In 2000, I jumped from Salomon Smith Barney to Merrill Lynch. Though the move was lucrative, my primary motivation was dreaming a new dream. When I approached my managers about a new opportunity, they demurred, saying, “We like you right where you are.” So I changed firms.
By 2005, having been Institutional Investor-ranked for eight years straight, I again felt ready for a new learning curve. When I approached management, I heard the same script: “We like you just where you are.” This time, I took my dreams and walked out of the industry.
The lack of vision stumped me. Why would management not want to reward my good work with an opportunity to do more good work? What I failed to understand is that Salomon and Merrill were grounded in 20th-century enterprise logic, where profitability hinges on economies of scale and standardization. Under managerial capitalism, employees are an operating expense at worst, a sentient form of Property Plant & Equipment at best. My wanting to change roles was tantamount to a car’s wheel aspiring to become an engine. It was a non-starter.
Ironically, the seeds of my desire to have dreams drive my career were sown by the industrial cum technological revolution, according to Shoshana Zuboff in The Support Economy. At the turn of the 20th century, individuals checked their identity at the door and became willing automatons in the new factories, in exchange for a hefty increase in pay, creating a mass order of large work units, urban agglomeration, and mass media. This trade-off paid off: the working class began to afford what were once considered luxuries, and the foundation of consumer capitalism was laid.
Fast-forward to the digital revolution, and the age of the individual in which we now live. Zuboff posits that today’s consumers have “moved beyond the desire for mass-produced goods and services and instead seek individualized relationships of advocacy and support that enable control over their lives and meaningful channels for voice, connection, and influence.” We, as a people, have a deep sense that it is our privilege to ‘make’ ourselves: thus the widening chasm between “the metaphysical equivalent of the assembly line” that we still experience in the corporate workforce, and our “desire for self-determination” in our personal lives.
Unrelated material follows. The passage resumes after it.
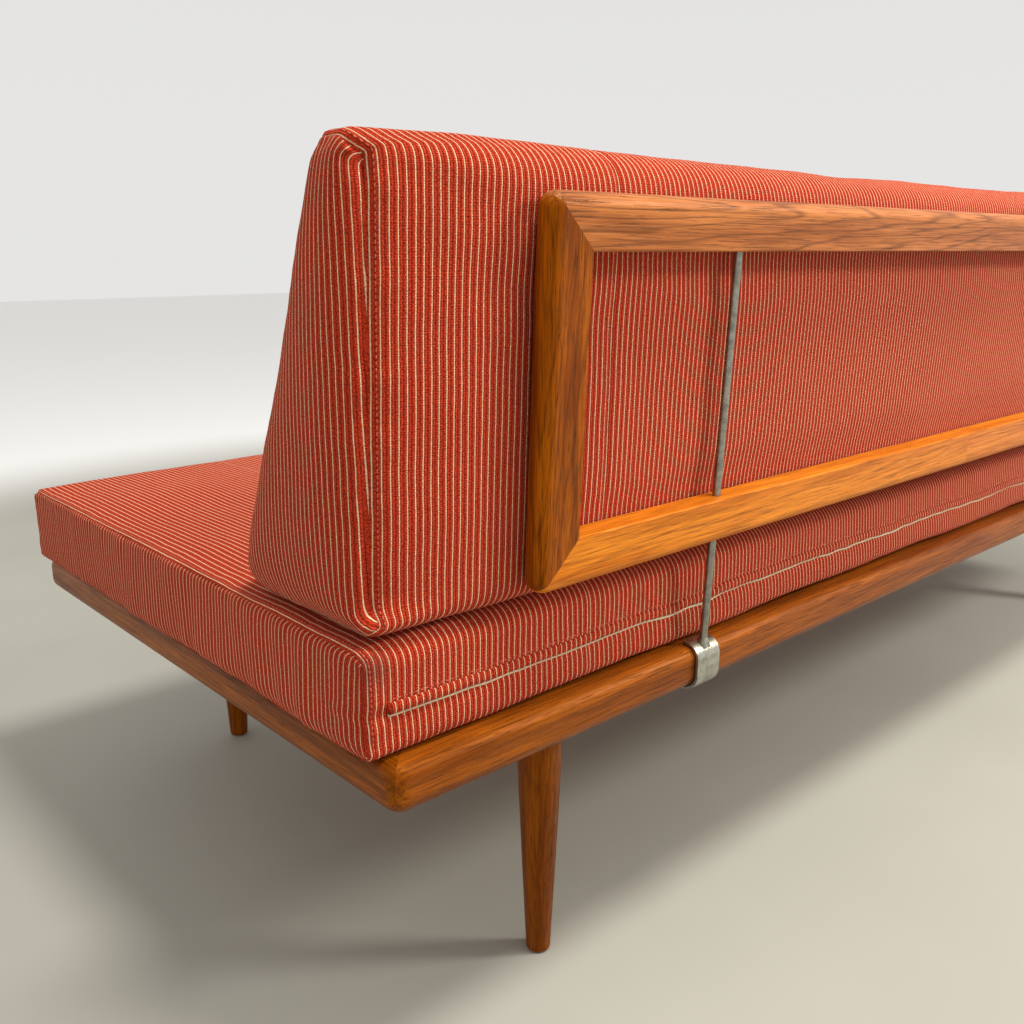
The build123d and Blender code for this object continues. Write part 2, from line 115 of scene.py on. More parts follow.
def srgb(red, green, blue):
    """Linear colour from display values of 0 to 255."""
    values = [v / 255 for v in (red, green, blue)]
    return (*[v / 12.92 if v <= 0.04045 else ((v + 0.055) / 1.055) ** 2.4 for v in values], 1)


class Surface:
    """A material under construction, with short calls for its nodes."""

    def __init__(self, name, **constants):
        self.material = bpy.data.materials.new(name)
        self.material.use_nodes = True
        self.tree = self.material.node_tree
        self.tree.nodes.clear()
        output = self.node("ShaderNodeOutputMaterial")
        self.shader = self.node("ShaderNodeBsdfPrincipled")
        self.tree.links.new(self.shader.outputs["BSDF"], output.inputs["Surface"])
        for socket, value in constants.items():
            self.shader.inputs[socket.replace("_", " ")].default_value = value

    def node(self, kind, **settings):
        made = self.tree.nodes.new(kind)
        for name, value in settings.items():
            setattr(made, name, value)
        return made

    def put(self, socket, value):
        if isinstance(value, bpy.types.NodeSocket):
            self.tree.links.new(value, socket)
        else:
            socket.default_value = value

    def math(self, operation, *values, clamp=False):
        made = self.node("ShaderNodeMath", operation=operation, use_clamp=clamp)
        for socket, value in zip(made.inputs, values):
            self.put(socket, value)
        return made.outputs[0]

    def fit(self, value, low, high, to_low=0.0, to_high=1.0):
        """The value eased from one range to another, held at both ends."""
        made = self.node("ShaderNodeMapRange", interpolation_type="SMOOTHSTEP")
        for socket, given in zip(made.inputs, (value, low, high, to_low, to_high)):
            self.put(socket, given)
        return made.outputs[0]

    def position(self):
        return self.node("ShaderNodeTexCoord").outputs["Object"]

    def split(self, vector):
        made = self.node("ShaderNodeSeparateXYZ")
        self.put(made.inputs[0], vector)
        return made.outputs[0], made.outputs[1], made.outputs[2]

    def stretch(self, vector, scales):
        made = self.node("ShaderNodeVectorMath", operation="MULTIPLY")
        self.put(made.inputs[0], vector)
        self.put(made.inputs[1], scales)
        return made.outputs[0]

    def noise(self, vector, scale, detail=2.0, roughness=0.5):
        made = self.node("ShaderNodeTexNoise")
        self.put(made.inputs["Vector"], vector)
        self.put(made.inputs["Scale"], scale)
        self.put(made.inputs["Detail"], detail)
        self.put(made.inputs["Roughness"], roughness)
        return made.outputs[0]

    def mix(self, share, first, second):
        made = self.node("ShaderNodeMix", data_type="RGBA")
        self.put(made.inputs[0], share)
        self.put(made.inputs[6], first)
        self.put(made.inputs[7], second)
        return made.outputs[2]

    def finish(self, colour, roughness, height, depth):
        """Wire up the colour, the roughness, and a height in shares of a depth in metres."""
        bump = self.node("ShaderNodeBump")
        self.put(bump.inputs["Height"], height)
        self.put(bump.inputs["Distance"], depth)
        self.put(self.shader.inputs["Normal"], bump.outputs[0])
        self.put(self.shader.inputs["Base Color"], colour)
        self.put(self.shader.inputs["Roughness"], roughness)
        return self.material


def wood(name, grain, light, dark, line, figure=1.0, seed=0.0, shine=0.34):
    """Oiled wood. grain is the axis, 0 to 2, that the fibres follow."""
    s = Surface(name, Specular_IOR_Level=0.3, Specular_Tint=srgb(255, 168, 84))
    place = s.position()
    slow = [1.0, 1.0, 1.0]
    slow[grain] = 0.07
    fibre_scale = [1.0, 1.0, 1.0]
    fibre_scale[grain] = 0.025
    shifted = s.node("ShaderNodeVectorMath", operation="ADD")
    s.put(shifted.inputs[0], place)
    s.put(shifted.inputs[1], (seed, seed * 1.7, seed * 0.6))
    place = shifted.outputs[0]
    stretched = s.stretch(place, slow)
    parts = list(s.split(place))
    run = parts.pop(grain)
    warp = s.math("SUBTRACT", s.noise(stretched, 16, 3, 0.55), 0.5)
    tilt = s.math("MULTIPLY", run, 0.035)
    first = s.math("ADD", s.math("ADD", parts[0], tilt), s.math("MULTIPLY", warp, 0.055 * figure))
    second = s.math("ADD", parts[1], s.math("MULTIPLY", warp, 0.03 * figure))
    radius = s.math("SQRT", s.math("ADD", s.math("POWER", first, 2.0), s.math("POWER", second, 2.0)))
    rings = s.math("FRACT", s.math("DIVIDE", radius, 0.0052))
    line_share = s.fit(s.math("ABSOLUTE", s.math("SUBTRACT", rings, 0.5)), 0.34, 0.5)
    fibres = s.noise(s.stretch(place, fibre_scale), 430, 5, 0.72)
    pores = s.fit(s.noise(s.stretch(place, fibre_scale), 800, 3, 0.65), 0.56, 0.66)
    cloud = s.noise(stretched, 9, 2)
    streak = s.noise(stretched, 55, 3, 0.6)
    colour = s.mix(s.fit(streak, 0.3, 0.7), dark, light)
    colour = s.mix(s.fit(cloud, 0.35, 0.75, 0.0, 0.4), colour, dark)
    colour = s.mix(s.math("MULTIPLY", line_share, 0.6 * figure), colour, line)
    colour = s.mix(s.fit(fibres, 0.34, 0.6, 0.5, 0.0), colour, line)
    colour = s.mix(s.math("MULTIPLY", pores, 0.6), colour, line)
    rough = s.fit(fibres, 0.3, 0.7, shine + 0.12, shine - 0.05)
    height = s.math("SUBTRACT", fibres, s.math("MULTIPLY", pores, 0.8))
    return s.finish(colour, rough, height, 0.00035)


def steel(name, stained=False):
    """Satin steel, browned by heat beside the weld where it is stained."""
    s = Surface(name, Metallic=1.0)
    place = s.position()
    _, _, up = s.split(place)
    mottle = s.noise(place, 130, 4, 0.6)
    scratch = s.noise(s.stretch(place, (1.0, 1.0, 0.08)), 1400, 3, 0.6)
    bright, worn = srgb(158, 156, 144), srgb(128, 126, 114)
    if stained:
        bright, worn = srgb(184, 184, 172), srgb(150, 150, 138)
    colour = s.mix(s.fit(mottle, 0.35, 0.7), bright, worn)
    if stained:
        heat = s.math("MULTIPLY", s.fit(up, 0.290, 0.303), s.fit(mottle, 0.36, 0.6))
        colour = s.mix(s.math("MULTIPLY", heat, 0.55), colour, srgb(108, 88, 62))
    rough = s.fit(mottle, 0.3, 0.7, 0.30, 0.42)
    return s.finish(colour, rough, s.math("ADD", scratch, mottle), 0.00012)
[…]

As we step into a workplace that adheres to the manage-by-the-masses order, not only can we not ‘make’ ourselves, for many it’s a struggle to not come undone. Behold the causal mechanism for independent work and the rising tide of entrepreneurs: dreams are for sale at every turn, but please don’t bring them to work.
Just as Henry Ford turned the world upside down with mass production and physical assets, his world will be upended by businesses that understand and promote selfhood, an intangible asset. Research indicates that intangibles already make up between 60 and 80% of global corporate worth. However, according to an EIU survey of senior managers in 2004, 94% of respondents said managing intellectual capital was important. But 95% said they had no system in place to measure the performance of this asset class. In other words, 20th century corporations like Salomon and Merrill are missing the most important drivers of value: people and their dreams.
Not all corporations are mired in a mass production past. New media, from the Huffington Post to LinkedIn, have successfully disrupted the old order by tapping into our profound longing for voice. Financial backers are funding entrepreneurs who dream big, like Elon Musk whose ideas range from electric cars to space stations. And a sampling of the companies recently accepted into Boston TechStars reinforces that there is a healthy appetite for businesses that emphasize individuality. For example, Construct is a web-based apparel design software that allows people to upload their own images printed on custom-made dresses and constructed on demand using a 3D printer.
The gaming industry clearly understands the 21st century need for self-determination. The most popular games consistently offer players the opportunity to hone unique identities, build their own worlds, and pursue an actionable “dream” on an epic scale. Consider what Jane McGonigal, author ofReality is Broken, says are the defining characteristics of a good game:
1) Tackle unnecessary obstacles that push us to the edge of our abilities;
2) Activate extreme positive emotions for an invigorating rush of activity;
3) Do tasks wherein there are clear, actionable goals;
4) Find better hope of success because failure is fun (as in acceptable, even part of the game!);
5) Strengthen social connectivity, or belonging.
6) Immerse yourself in epic scale – our hardest efforts feel truly meaningful, because we see them within a much larger context.
These six elements also describe the ideal conditions for a work (and personal) life. When we are encouraged to dream and to pursue those dreams at work, we get the same psychological payoff as the player of a well-designed game: a rush of feel-good hormones flooding the brain and the consequent “addiction” to that feeling. We want to dream again and again.
Dreaming is already the driver of our personal lives. In a free society, we have the luxury of determining for ourselves where we will go, what interests us, how we spend our money and time. Isn’t it high time we hauled the 20th century en masse managerial mentality to the scrap heap and put dreams into the driver’s seat at work? Dreamers are disruptors, and if corporations want to survive into the back half of the 21st century, they’ll embrace and follow the dreamers instead of the herd: what a wonderful day’s work that would be.